All this time,  she  never suspected something could be happening to her son while she was away.

Pain when passing urine

In March, her son started complaining of pain when passing urine. Samples of his urine showed that he had an infection.

“My son had been complaining of pain when passing urine and with time he started having a foul smell coming from his private parts. That is when we sought medical attention and he was diagnosed with an infection,” explained Mrs Kinyanjui.

She thought had contracted the infection from his school. But when she went to see his teacher she was informed that the school’s toilets are disinfected daily and are of the Asian type that are unlikely to cause an infection.

She resolved to inspect the toilets in her maisonette house and ensure the househelp cleaned and disinfected them every day.

But the infection persisted. The antibiotics that had been prescribed did not end the boy’s suffering and at some point the pain became too much and his private parts produced a foul smell.

“All this time Naomi was looking troubled and kept telling me she needed to go home and see her children,” said Mrs Kinyanjui.
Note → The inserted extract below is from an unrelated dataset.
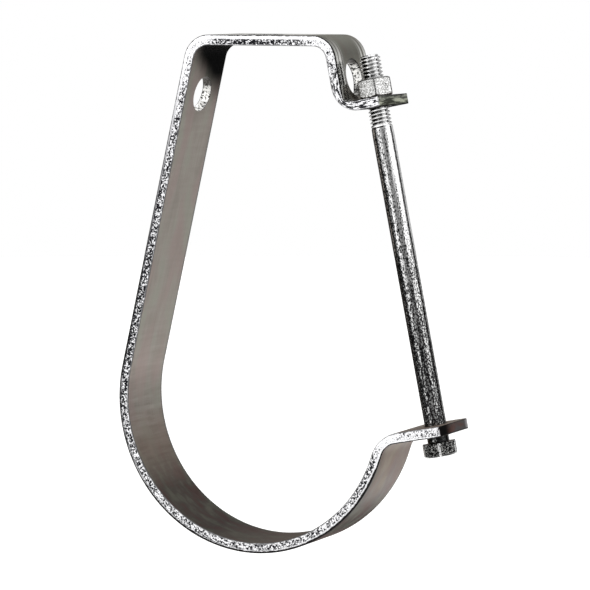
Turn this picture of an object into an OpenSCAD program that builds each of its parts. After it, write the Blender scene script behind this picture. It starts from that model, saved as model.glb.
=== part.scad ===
// Pipe hanger bent from one flat steel strip, closed on its open side by a long bolt and nut.
// X runs across the loop towards the bolt, Y along the pipe, Z up.
// The origin is the centre of the bowl that carries the pipe.

/* [Strip] */
// Width of the strip, along the pipe
strip_w = 31.75; // [24:0.05:60]
// Thickness of the strip
strip_t = 4.55; // [3:0.05:6]

/* [Bowl] */
// Inside radius of the bowl
bowl_r = 61.4; // [50:0.1:80]
// How far the bowl climbs from its lowest point towards the lower ear, in degrees
bowl_rise = 71.8; // [65:0.1:78]

/* [Long leg and flat top] */
// Lean of the long leg, in degrees from upright
leg_lean = 13; // [9:0.1:15]
// Straight length of the long leg, from the bowl to its top bend
leg_len = 142; // [120:0.5:165]
// Inside radius of the bend from the long leg into the flat top
leg_bend_in = 7.4; // [4:0.1:10]
// Inside radius of the bend from the flat top into the short drop
drop_bend_in = 6.3; // [4:0.1:10]

/* [Short drop and ears] */
// Lean of the bolt and of the short drop beside it, in degrees from upright
bolt_lean = 11.4; // [9:0.1:14]
// Height of the short drop, from its top bend down to the upper ear's seat
drop_len = 20.2; // [19.4:0.1:32]
// Inside radius of the tight bend from the short drop into the upper ear
upper_bend_in = 2.2; // [1:0.1:4]
// How much rounder that bend is outside than an even thickness would make it
upper_bend_extra = 4.75; // [0.5:0.05:6]
// Straight between the bowl and the bend into the lower ear
lower_flat = 0.5; // [0.3:0.1:4]
// Inside radius of the bend from the bowl into the lower ear, under the ear
lower_bend_in = 7.6; // [4:0.1:10]
// How much rounder that bend is outside than an even thickness would make it
lower_bend_extra = 3.85; // [0.5:0.05:6]
// Lower ear from its bend to the bolt's axis
lower_ear_len = 14; // [11:0.1:30]
// Upper ear past the bolt's axis
upper_ear_end = 8; // [7.5:0.1:16]
// Lower ear past the bolt's axis
lower_ear_end = 8.6; // [7.5:0.1:16]

/* [Holes in the strip] */
// Diameter of the hole for the hanging rod, in the flat top
rod_hole_d = 15.9; // [8:0.1:17]
// Diameter of the hole for a wall screw, in the long leg
leg_hole_d = 15.9; // [8:0.1:17]
// Centre of that hole, down the leg from its top bend
leg_hole_down = 16.8; // [12:0.1:40]
// Diameter of the hole in the short drop
drop_hole_d = 15.9; // [8:0.1:16.5]
// Flat wall left between that hole and the tight bend under it
drop_hole_gap = 0.45; // [0.2:0.05:1.2]
// Radial clearance of the bolt in the ears' holes
ear_clear = 0.6; // [0.3:0.05:1]

/* [Bolt] */
// Diameter of the bolt's plain shank
shank_d = 9.525; // [8:0.005:10]
// Diameter over the bolt's thread
thread_d = 9.35; // [7.8:0.05:9.5]
// Length of the thread, back from the bolt's end
thread_len = 34; // [26:0.5:60]
// Length of the bevel on the bolt's end
tip_bevel = 0.9; // [0.3:0.1:1.5]
// Thickness of the bolt's head
head_h = 5.95; // [4:0.05:9]
// Thread left showing above the nut
end_out = 10.2; // [2:0.1:16]
// Gap between the lower ear and the bolt's head, before the nut is tightened
head_gap = 3.2; // [0.5:0.1:8]
// Angle of the head's corners about the bolt, in degrees
head_corner = -7; // [-30:1:30]

/* [Nut] */
// Width across the flats of the nut and of the bolt's head
hex_af = 14.29; // [13.4:0.01:15.4]
// Thickness of the nut
nut_h = 8.33; // [6:0.01:10]
// Diameter of the round face left by the bevels of the nut and the head
bearing_d = 12.7; // [11.5:0.05:13]
// Radial clearance between the bolt's thread and the nut's bore
thread_clear = 0.05; // [0.02:0.01:0.08]
// Size of the bevel at each end of the nut's bore
bore_bevel = 0.6; // [0.2:0.05:0.8]
// Angle of the nut's corners about the bolt, in degrees
nut_corner = -5; // [-30:1:30]
// Least clearance between the short drop and the nut's corners as they turn
wall_clear = 0.4; // [0.3:0.05:2]

/* [Hidden] */
$fn = 128;

// Gap that keeps the nut's face just clear of the ear that it sits on
seat_clear = 0.02;
// Least flat left round the nut's face, at the tight bend beside it
seat_rim = 0.1;
// Slope of the bevel on a hexagon's corners, in degrees
hex_bevel = 30;
// How much a bend thins the strip, on each face
bend_thin = 0.002;
// How far a drill runs past the strip, on each side
drill_over = 3;

// Straight stretch that a bend of this turn takes on each side of its inside radius
function bend_run(extra, turn) = extra * tan(turn / 2);

// From the row's X and Z to a frame turned by the bolt's lean: along the ears, then along the bolt.
// The ears, the short drop and the bolt are square to each other in it.
function in_bolt_frame(p) = [
    p.x * cos(bolt_lean) + p.y * sin(bolt_lean),
    p.y * cos(bolt_lean) - p.x * sin(bolt_lean)
];

// Long leg: unit vector out of its outer face, and the one up along it
leg_out = [-cos(leg_lean), sin(leg_lean)];
leg_up = [sin(leg_lean), cos(leg_lean)];
leg_foot = bowl_r * leg_out;
leg_bend = (bowl_r - leg_bend_in) * leg_out + leg_len * leg_up;
top_under = leg_bend.y + leg_bend_in;

// Lower ear: its bend starts where the bowl ends, and the bolt stands at lower_ear_len from it
lower_run = bend_run(lower_bend_extra, bowl_rise - bolt_lean);
lower_bend = (bowl_r + strip_t + lower_bend_in) * [sin(bowl_rise), -cos(bowl_rise)]
    + (lower_flat + lower_run) * [cos(bowl_rise), sin(bowl_rise)];
lower_bend_at = in_bolt_frame(lower_bend).x;
lower_face = in_bolt_frame(lower_bend).y + lower_bend_in;

// Bolt, and the short drop behind it: the nut's corners clear the wall as they turn, and its face
// lies on the flat of the ear
hex_r = hex_af / 2 / cos(30);
bolt_at = lower_bend_at + lower_ear_len;
bolt_off = max(hex_r + wall_clear, bearing_d / 2 + upper_bend_in + seat_rim);
wall_at = bolt_at - bolt_off;
drop_bend_z = top_under - drop_bend_in;
drop_bend = [
    (wall_at - strip_t - drop_bend_in - drop_bend_z * sin(bolt_lean)) / cos(bolt_lean),
    drop_bend_z
];
top_len = drop_bend.x - leg_bend.x;
seat_at = in_bolt_frame(drop_bend).y - drop_len;
upper_run = bend_run(upper_bend_extra, 90);

// Heights along the bolt
head_face = lower_face - head_gap;
bolt_end = seat_at + seat_clear + nut_h + end_out;
ear_hole_d = shank_d + 2 * ear_clear;

// A pie slice about the origin, from the +Y direction turning right by the given angle
module sector(r, turn) {
    difference() {
        circle(r);
        translate([-2 * r, -2 * r]) square([2 * r, 4 * r]);
        rotate(-turn) translate([0, -2 * r]) square([2 * r, 4 * r]);
    }
}

// The strip is laid as a walk. Each step starts at its origin, heads along +X with the strip on its
// left from y = 0 to strip_t, and hands its children the place where it ends.
module straight(len) {
    square([len, strip_t]);
    translate([len, 0]) children();
}

// A bend to the right round the face at y = 0. Its outside is rounder than its inside by extra, as
// metal that thins in a tight cold bend.
module bend(r_in, turn, extra = 0) {
    mid = r_in + extra;
    run = bend_run(extra, turn);
    translate([0, -mid]) {
        difference() {
            sector(mid + strip_t - bend_thin, turn);
            translate([run, extra]) circle(r_in + bend_thin);
            if (run > 0) {
                translate([0, -mid]) square([run, 2 * mid]);
                rotate(-turn) translate([-run, -mid]) square([run, 2 * mid]);
            }
        }
        rotate(-turn) translate([0, mid]) children();
    }
}

// Takes the walk over to the strip's other face, so that its next bend goes the other way
module other_face() {
    translate([0, strip_t]) mirror([0, 1]) children();
}

// Side outline of the strip, as two walks from the bowl's lowest point: up the long leg and over to
// the upper ear's end, and up to the lower ear's end
module strip_outline() {
    translate([0, -bowl_r]) {
        rotate(180)
            bend(bowl_r, 90 + leg_lean)
            straight(leg_len) bend(leg_bend_in, 90 - leg_lean)
            straight(top_len) bend(drop_bend_in, 90 - bolt_lean)
            straight(drop_len - upper_bend_in - upper_run)
            other_face() bend(upper_bend_in, 90, upper_bend_extra)
            straight(bolt_off + upper_ear_end - upper_bend_in - upper_run);
        mirror([0, 1])
            bend(bowl_r, bowl_rise)
            straight(lower_flat)
            other_face() bend(lower_bend_in, bowl_rise - bolt_lean, lower_bend_extra)
            straight(lower_ear_len + lower_ear_end - lower_run);
    }
}

// Stands its child in the frame turned by the bolt's lean, with its X and Z there
module at_bolt_frame(x, z) {
    rotate([0, -bolt_lean, 0]) translate([x, 0, z]) children();
}

// A drill through the strip along +Z, for a face at z = 0 on either side of it
module drill(d) {
    reach = strip_t + drill_over;
    translate([0, 0, -reach]) cylinder(h = 2 * reach, d = d);
}

// Turned shape that bevels a hexagon of height h at its top and, if both, at its base
module hex_turning(h, both) {
    wide = hex_r + drill_over;
    rise = (wide - bearing_d / 2) * tan(hex_bevel);
    base = both ? [[0, 0], [bearing_d / 2, 0], [wide, rise]] : [[0, 0], [wide, 0]];
    rotate_extrude() polygon(concat(base, [[wide, h - rise], [bearing_d / 2, h], [0, h]]));
}

// Hexagon of height h with bevelled corners, one corner at the given angle
module hex_block(h, corner, both) {
    intersection() {
        rotate(corner) cylinder(h = h, r = hex_r, $fn = 6);
        hex_turning(h, both);
    }
}

// The one bent strip, with its holes
module hanger_strap() {
    leg_hole = leg_foot + (leg_len - leg_hole_down) * leg_up;
    color("silver") difference() {
        rotate([90, 0, 0]) linear_extrude(strip_w, center = true) strip_outline();
        translate([0, 0, top_under]) drill(rod_hole_d);
        translate([leg_hole.x, 0, leg_hole.y]) rotate([0, leg_lean - 90, 0]) drill(leg_hole_d);
        at_bolt_frame(wall_at, seat_at + upper_bend_in + drop_hole_gap + drop_hole_d / 2)
            rotate([0, 90, 0]) drill(drop_hole_d);
        at_bolt_frame(bolt_at, seat_at) drill(ear_hole_d);
        at_bolt_frame(bolt_at, lower_face) drill(ear_hole_d);
    }
}

// The long bolt: head under the lower ear, end above the nut
module clamp_bolt() {
    thread_at = bolt_end - thread_len;
    color("gray") {
        at_bolt_frame(bolt_at, head_face) mirror([0, 0, 1]) hex_block(head_h, head_corner, false);
        at_bolt_frame(bolt_at, head_face) cylinder(h = thread_at - head_face, d = shank_d);
        at_bolt_frame(bolt_at, thread_at) cylinder(h = thread_len - tip_bevel, d = thread_d);
        at_bolt_frame(bolt_at, bolt_end - tip_bevel)
            cylinder(h = tip_bevel, d1 = thread_d, d2 = thread_d - 2 * tip_bevel);
    }
}

// The nut that sits on the upper ear
module hex_nut() {
    bore_r = thread_d / 2 + thread_clear;
    mouth_r = bore_r + bore_bevel + drill_over;
    color("lightgray") at_bolt_frame(bolt_at, seat_at + seat_clear) difference() {
        hex_block(nut_h, nut_corner, true);
        rotate_extrude() polygon([
            [0, -drill_over], [mouth_r, -drill_over], [bore_r, bore_bevel],
            [bore_r, nut_h - bore_bevel], [mouth_r, nut_h + drill_over], [0, nut_h + drill_over]
        ]);
    }
}

hanger_strap();
clamp_bolt();
hex_nut();
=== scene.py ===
import math
import bmesh
import bpy
from mathutils import Matrix, Vector


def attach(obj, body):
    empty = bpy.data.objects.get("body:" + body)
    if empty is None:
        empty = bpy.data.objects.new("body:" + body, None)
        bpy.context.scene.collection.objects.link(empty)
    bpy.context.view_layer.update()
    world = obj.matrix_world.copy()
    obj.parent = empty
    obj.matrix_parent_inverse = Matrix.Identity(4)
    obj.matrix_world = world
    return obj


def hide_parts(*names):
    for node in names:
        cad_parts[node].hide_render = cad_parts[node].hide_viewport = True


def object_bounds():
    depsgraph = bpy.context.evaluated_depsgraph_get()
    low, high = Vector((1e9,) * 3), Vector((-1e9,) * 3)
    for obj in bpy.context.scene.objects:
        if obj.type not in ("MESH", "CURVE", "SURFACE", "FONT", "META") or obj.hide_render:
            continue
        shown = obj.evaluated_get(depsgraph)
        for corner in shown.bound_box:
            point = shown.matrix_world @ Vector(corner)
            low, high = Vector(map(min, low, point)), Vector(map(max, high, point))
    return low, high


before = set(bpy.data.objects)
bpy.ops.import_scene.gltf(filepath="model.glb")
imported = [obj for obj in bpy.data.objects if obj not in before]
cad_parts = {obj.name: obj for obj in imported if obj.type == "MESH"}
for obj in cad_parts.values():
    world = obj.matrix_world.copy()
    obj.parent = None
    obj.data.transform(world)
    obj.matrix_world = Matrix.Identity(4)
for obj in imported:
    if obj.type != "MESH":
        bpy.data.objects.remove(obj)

cadBox = [list(corner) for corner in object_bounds()]
mm = 0.001
print("frame loaded")

# Camera

camera = {
    "azimuth": 26.064, "elevation": 5.671, "distance": 1.45858, "target": (0.01413, 0.0, 0.04793),
    "focalPixels": 3305.7, "imagePixels": 590, "sensor": 36.0,
}


def addCamera():
    az, el = math.radians(camera["azimuth"]), math.radians(camera["elevation"])
    back = Vector((math.sin(az) * math.cos(el), -math.cos(az) * math.cos(el), math.sin(el)))
    right = Vector((math.cos(az), math.sin(az), 0))
    data = bpy.data.cameras.new("camera")
    data.sensor_fit = "HORIZONTAL"
    data.sensor_width = camera["sensor"]
    data.lens = camera["sensor"] * camera["focalPixels"] / camera["imagePixels"]
    data.clip_start, data.clip_end = 0.05, 50
    obj = bpy.data.objects.new("camera", data)
    turn = Matrix((right, back.cross(right), back)).transposed().to_4x4()
    obj.matrix_world = Matrix.Translation(Vector(camera["target"]) + back * camera["distance"]) @ turn
    bpy.context.scene.collection.objects.link(obj)
    bpy.context.scene.camera = obj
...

She later relieved her of her duties on April 7 after she found her excuses for going home lame.

After the househelp left, Mrs Kinyanjui took her son for another checkup at Aga Khan hospital. The doctor said the bacteria was resistant and could have been contracted from someone. It was a rare sexually transmitted infection that combines different types of bacteria.

“It seemed absurd, but when I asked my son to tell me if there was something that was done to him, he opened up and said aunty (the househelp) had been molesting him,” said Mrs Kinyanjui.

The boy narrated how the househelp would lock him up in the bathroom as she showered, and tell him to stare at her naked body. She would then take him to the bedroom and rape him.

A shocked Mrs Kinyanjui could not believe the hardworking househelp who looked so harmless could sexually molest her son.

The doctor  recommended that she takes her son to a psychologist to ascertain the claims.

“He kept on repeating the same story when asked by his father, the psychologist and even other doctors. I knew this was a police case and reported the matter at Juja Police Station,” said Mrs Kinyanjui.

She then tried to lure Naomi to come back to work,  but the lady kept giving excuses that she would come after a week.

“It seemed that she knew what was happening because at some point she even told me she was sorry for not giving me her best output,” she added.

Naomi is still at large. Her victim is still under medication.

Failed to scrutinise

For Mrs Kinyanjui, she regrets never insisting on Naomi’s identification card and details about her family in Kisii. Maybe a little scrutiny may have saved her boy from a sexual predator.

“My advice to mothers would be that they be close to their children so that they can realise when something is happening to them,” said Mrs Kinyanjui.